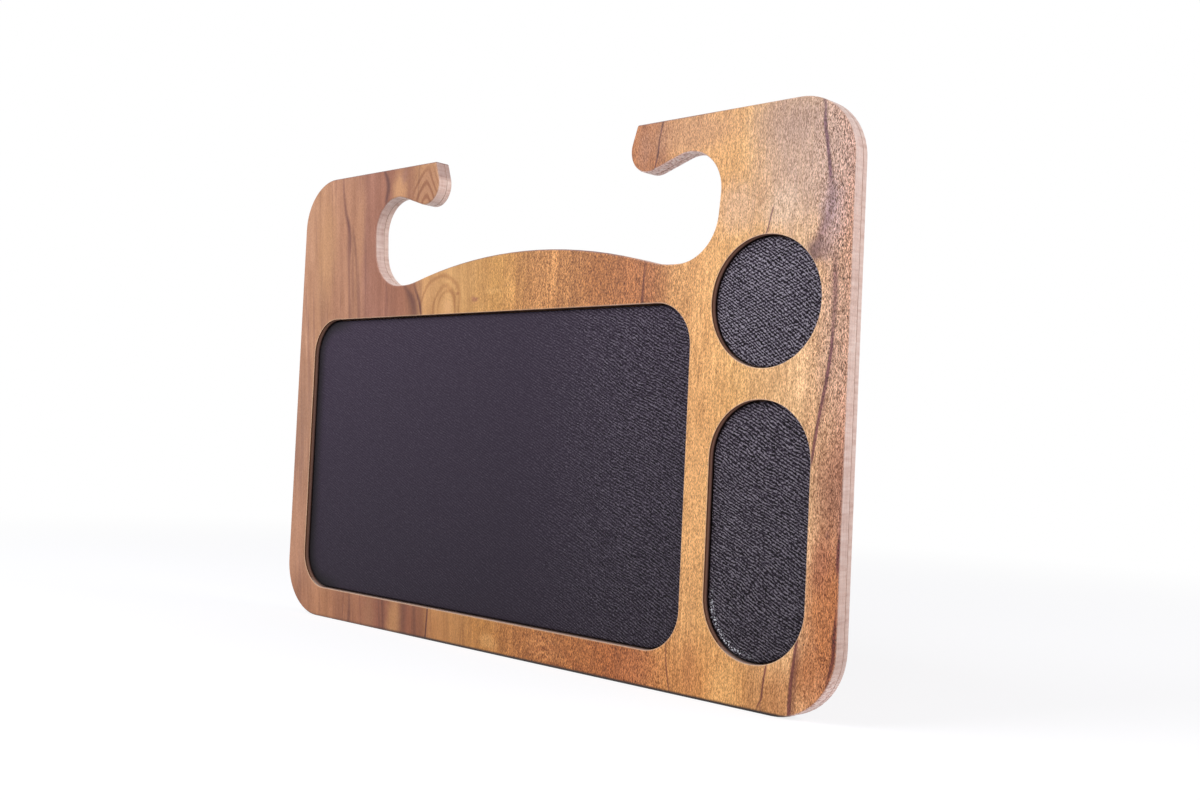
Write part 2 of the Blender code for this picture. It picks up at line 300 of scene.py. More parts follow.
# %% The front board's mineral streaks
FRONT_STREAKS = {
    # height, place from the middle, half width, darkness
    "left": [(0, -141.2, 2.6, 0.58), (8, -141.5, 2.4, 0.66), (19, -142.2, 2.2, 0.55),
             (190, -157.0, 1.8, 0.40), (212, -158.9, 2.2, 0.50), (227, -160.5, 3.0, 0.62),
             (238, -160.8, 3.6, 0.85), (248, -162.4, 3.2, 0.88), (258, -166.5, 2.6, 0.72),
             (269, -169.3, 2.2, 0.62), (280, -171.0, 1.8, 0.52)],
    "left_tail": [(190, -148.0, 1.4, 0.30), (212, -150.5, 1.7, 0.42), (232, -154.0, 2.2, 0.50),
                  (243, -157.0, 2.0, 0.30), (250, -159.0, 1.6, 0.0)],
    "hook_root": [(184, -89.0, 7.0, 0.56), (191, -91.0, 7.0, 0.64), (197, -93.6, 6.6, 0.70),
                  (202, -97.0, 5.6, 0.66), (207, -102.2, 3.6, 0.46), (255, -125.6, 1.8, 0.20),
                  (259, -125.0, 2.4, 0.60), (264, -124.0, 3.2, 0.84), (269, -123.1, 3.2, 0.88),
                  (275.5, -125.3, 2.9, 0.80), (280, -128.0, 2.4, 0.60)],
    "tone_step": [(0, -66.9, 1.1, 1.40), (17, -66.1, 1.0, 1.40), (186, -85.0, 1.3, 0.85),
                  (195.5, -87.1, 2.2, 1.00), (200.6, -89.4, 2.4, 0.85), (205.2, -92.1, 1.8, 0.55),
                  (209, -94.0, 1.0, 0.25)],
    "middle": [(0, 117.9, 0.7, 1.00), (12.9, 115.2, 0.7, 1.05), (24, 113.9, 0.6, 0.80),
               (186, 89.3, 1.5, 1.00), (200, 89.6, 1.3, 0.95), (211, 90.4, 1.1, 0.70),
               (255, 93.4, 0.8, 1.35), (263.6, 95.4, 0.8, 1.50), (271.5, 96.2, 0.8, 1.50),
               (280, 98.2, 0.8, 1.40)],
    "long": [(0, 187.0, 1.7, 1.70), (9, 187.1, 1.8, 1.80), (15.7, 187.4, 1.7, 1.70),
             (21, 187.8, 1.6, 1.50), (29, 188.8, 1.5, 1.50), (36, 189.6, 1.2, 1.10),
             (44, 190.4, 0.9, 0.0), (108, 192.3, 1.0, 0.55), (116.7, 193.6, 1.4, 1.30),
             (131.2, 195.8, 1.5, 1.45), (151, 199.4, 1.5, 1.45), (163.7, 201.2, 1.6, 1.30),
             (178, 202.0, 2.2, 0.90), (188, 202.2, 2.9, 0.85), (196, 202.0, 3.1, 0.80),
             (203, 201.6, 3.2, 0.55), (210, 201.4, 3.0, 0.0)],
    "long_stain": [(0, 188.4, 2.8, 0.60), (15, 189.0, 3.0, 0.66), (26, 189.8, 2.8, 0.74),
                   (33, 190.4, 2.2, 0.30), (38, 190.8, 2.0, 0.0), (112, 193.5, 2.2, 0.0),
                   (140, 198.4, 3.0, 0.40), (165, 202.0, 3.2, 0.36), (185, 203.0, 3.0, 0.0)],
    "long_upper": [(203, 189.8, 4.0, 0.0), (208, 190.1, 5.5, 0.64), (214.3, 192.4, 5.5, 0.68),
                   (219.5, 195.0, 5.0, 0.62), (226, 197.6, 5.0, 0.58), (234, 198.4, 4.6, 0.54),
                   (241, 197.6, 2.4, 0.75), (246.1, 196.8, 1.6, 1.35), (257, 195.2, 1.5, 1.55),
                   (265.3, 193.6, 1.5, 1.60), (273.4, 193.4, 1.5, 1.50), (280, 191.5, 1.5, 1.25)],
    "crack": [(0, 168.8, 0.8, 0.50), (3.8, 169.9, 0.9, 0.90), (5.8, 171.3, 0.9, 1.30),
              (10.9, 172.1, 0.85, 1.40), (15.4, 172.5, 0.8, 1.40), (22, 173.6, 0.8, 1.10),
              (30, 174.8, 0.7, 0.0), (216, 163.1, 0.6, 0.0), (219, 163.9, 0.6, 1.60),
              (229, 166.7, 0.6, 1.50), (232.5, 167.5, 0.5, 0.0)],
    "crack_fork": [(0, 172.0, 0.7, 0.70), (3.5, 171.2, 0.7, 0.80), (6.5, 171.4, 0.6, 0.0)],
    "right_edge": [(18, 205.6, 1.2, 0.70), (24.3, 207.2, 1.6, 1.30), (29.3, 208.3, 1.7, 1.50),
                   (34.2, 208.6, 1.7, 1.50), (42.8, 208.8, 1.5, 1.20), (50, 209.2, 1.2, 0.60),
                   (60, 209.4, 1.1, 0.30), (66, 209.2, 1.2, 0.60), (69.7, 209.0, 1.6, 1.20),
                   (76, 209.1, 1.7, 1.30), (82, 209.2, 1.4, 0.80), (92, 209.4, 1.2, 0.40),
                   (110, 209.4, 1.1, 0.25), (140, 209.4, 1.0, 0.0)],
    "faint": [(0, -36.0, 0.5, 0.26), (11, -35.6, 0.5, 0.30), (19, -35.5, 0.4, 0.20),
              (186, 100.6, 0.6, 0.24), (208, 99.9, 0.5, 0.20)],
}
print("mineral streaks on the front board:", len(FRONT_STREAKS))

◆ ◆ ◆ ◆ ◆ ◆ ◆

• [Task to carry out]: Reproduce each line verbatim.

• [Result of this exercise]:
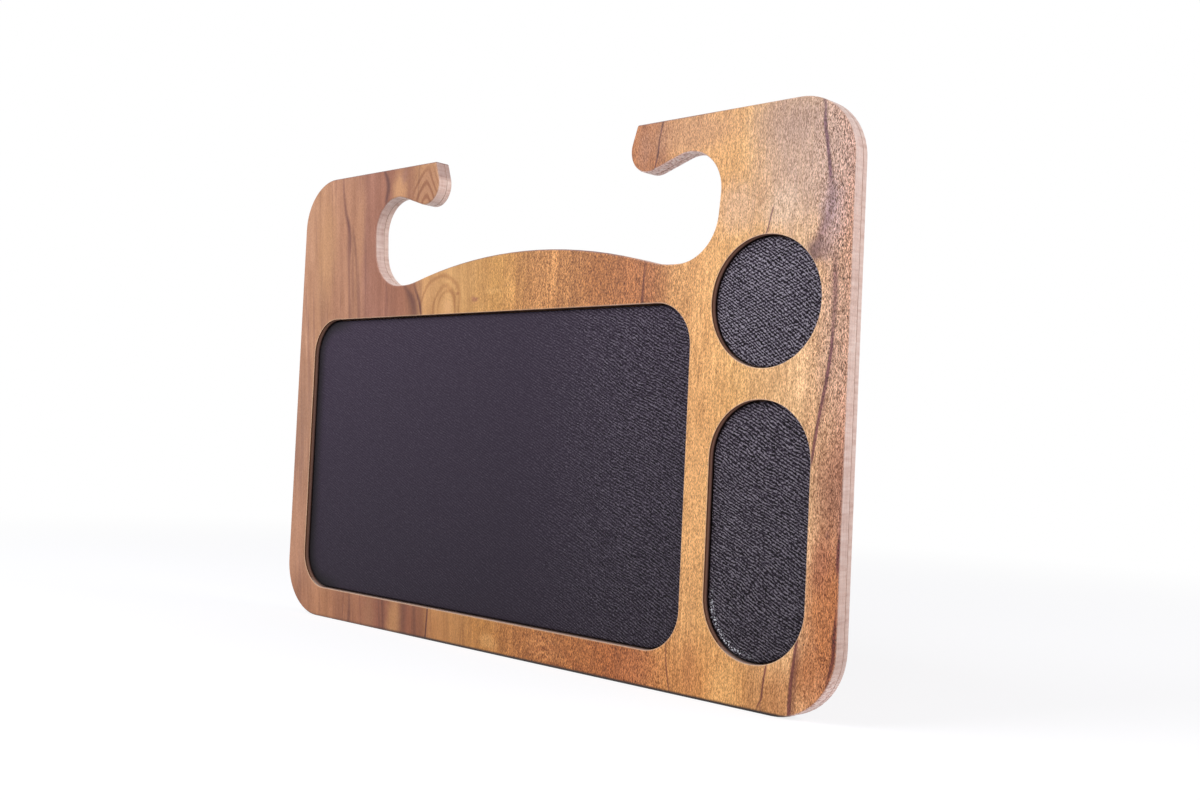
Write part 2 of the Blender code for this picture. It picks up at line 300 of scene.py. More parts follow.
# %% The front board's mineral streaks
FRONT_STREAKS = {
    # height, place from the middle, half width, darkness
    "left": [(0, -141.2, 2.6, 0.58), (8, -141.5, 2.4, 0.66), (19, -142.2, 2.2, 0.55),
             (190, -157.0, 1.8, 0.40), (212, -158.9, 2.2, 0.50), (227, -160.5, 3.0, 0.62),
             (238, -160.8, 3.6, 0.85), (248, -162.4, 3.2, 0.88), (258, -166.5, 2.6, 0.72),
             (269, -169.3, 2.2, 0.62), (280, -171.0, 1.8, 0.52)],
    "left_tail": [(190, -148.0, 1.4, 0.30), (212, -150.5, 1.7, 0.42), (232, -154.0, 2.2, 0.50),
                  (243, -157.0, 2.0, 0.30), (250, -159.0, 1.6, 0.0)],
    "hook_root": [(184, -89.0, 7.0, 0.56), (191, -91.0, 7.0, 0.64), (197, -93.6, 6.6, 0.70),
                  (202, -97.0, 5.6, 0.66), (207, -102.2, 3.6, 0.46), (255, -125.6, 1.8, 0.20),
                  (259, -125.0, 2.4, 0.60), (264, -124.0, 3.2, 0.84), (269, -123.1, 3.2, 0.88),
                  (275.5, -125.3, 2.9, 0.80), (280, -128.0, 2.4, 0.60)],
    "tone_step": [(0, -66.9, 1.1, 1.40), (17, -66.1, 1.0, 1.40), (186, -85.0, 1.3, 0.85),
                  (195.5, -87.1, 2.2, 1.00), (200.6, -89.4, 2.4, 0.85), (205.2, -92.1, 1.8, 0.55),
                  (209, -94.0, 1.0, 0.25)],
    "middle": [(0, 117.9, 0.7, 1.00), (12.9, 115.2, 0.7, 1.05), (24, 113.9, 0.6, 0.80),
               (186, 89.3, 1.5, 1.00), (200, 89.6, 1.3, 0.95), (211, 90.4, 1.1, 0.70),
               (255, 93.4, 0.8, 1.35), (263.6, 95.4, 0.8, 1.50), (271.5, 96.2, 0.8, 1.50),
               (280, 98.2, 0.8, 1.40)],
    "long": [(0, 187.0, 1.7, 1.70), (9, 187.1, 1.8, 1.80), (15.7, 187.4, 1.7, 1.70),
             (21, 187.8, 1.6, 1.50), (29, 188.8, 1.5, 1.50), (36, 189.6, 1.2, 1.10),
             (44, 190.4, 0.9, 0.0), (108, 192.3, 1.0, 0.55), (116.7, 193.6, 1.4, 1.30),
             (131.2, 195.8, 1.5, 1.45), (151, 199.4, 1.5, 1.45), (163.7, 201.2, 1.6, 1.30),
             (178, 202.0, 2.2, 0.90), (188, 202.2, 2.9, 0.85), (196, 202.0, 3.1, 0.80),
             (203, 201.6, 3.2, 0.55), (210, 201.4, 3.0, 0.0)],
    "long_stain": [(0, 188.4, 2.8, 0.60), (15, 189.0, 3.0, 0.66), (26, 189.8, 2.8, 0.74),
                   (33, 190.4, 2.2, 0.30), (38, 190.8, 2.0, 0.0), (112, 193.5, 2.2, 0.0),
                   (140, 198.4, 3.0, 0.40), (165, 202.0, 3.2, 0.36), (185, 203.0, 3.0, 0.0)],
    "long_upper": [(203, 189.8, 4.0, 0.0), (208, 190.1, 5.5, 0.64), (214.3, 192.4, 5.5, 0.68),
                   (219.5, 195.0, 5.0, 0.62), (226, 197.6, 5.0, 0.58), (234, 198.4, 4.6, 0.54),
                   (241, 197.6, 2.4, 0.75), (246.1, 196.8, 1.6, 1.35), (257, 195.2, 1.5, 1.55),
                   (265.3, 193.6, 1.5, 1.60), (273.4, 193.4, 1.5, 1.50), (280, 191.5, 1.5, 1.25)],
    "crack": [(0, 168.8, 0.8, 0.50), (3.8, 169.9, 0.9, 0.90), (5.8, 171.3, 0.9, 1.30),
              (10.9, 172.1, 0.85, 1.40), (15.4, 172.5, 0.8, 1.40), (22, 173.6, 0.8, 1.10),
              (30, 174.8, 0.7, 0.0), (216, 163.1, 0.6, 0.0), (219, 163.9, 0.6, 1.60),
              (229, 166.7, 0.6, 1.50), (232.5, 167.5, 0.5, 0.0)],
    "crack_fork": [(0, 172.0, 0.7, 0.70), (3.5, 171.2, 0.7, 0.80), (6.5, 171.4, 0.6, 0.0)],
    "right_edge": [(18, 205.6, 1.2, 0.70), (24.3, 207.2, 1.6, 1.30), (29.3, 208.3, 1.7, 1.50),
                   (34.2, 208.6, 1.7, 1.50), (42.8, 208.8, 1.5, 1.20), (50, 209.2, 1.2, 0.60),
                   (60, 209.4, 1.1, 0.30), (66, 209.2, 1.2, 0.60), (69.7, 209.0, 1.6, 1.20),
                   (76, 209.1, 1.7, 1.30), (82, 209.2, 1.4, 0.80), (92, 209.4, 1.2, 0.40),
                   (110, 209.4, 1.1, 0.25), (140, 209.4, 1.0, 0.0)],
    "faint": [(0, -36.0, 0.5, 0.26), (11, -35.6, 0.5, 0.30), (19, -35.5, 0.4, 0.20),
              (186, 100.6, 0.6, 0.24), (208, 99.9, 0.5, 0.20)],
}
print("mineral streaks on the front board:", len(FRONT_STREAKS))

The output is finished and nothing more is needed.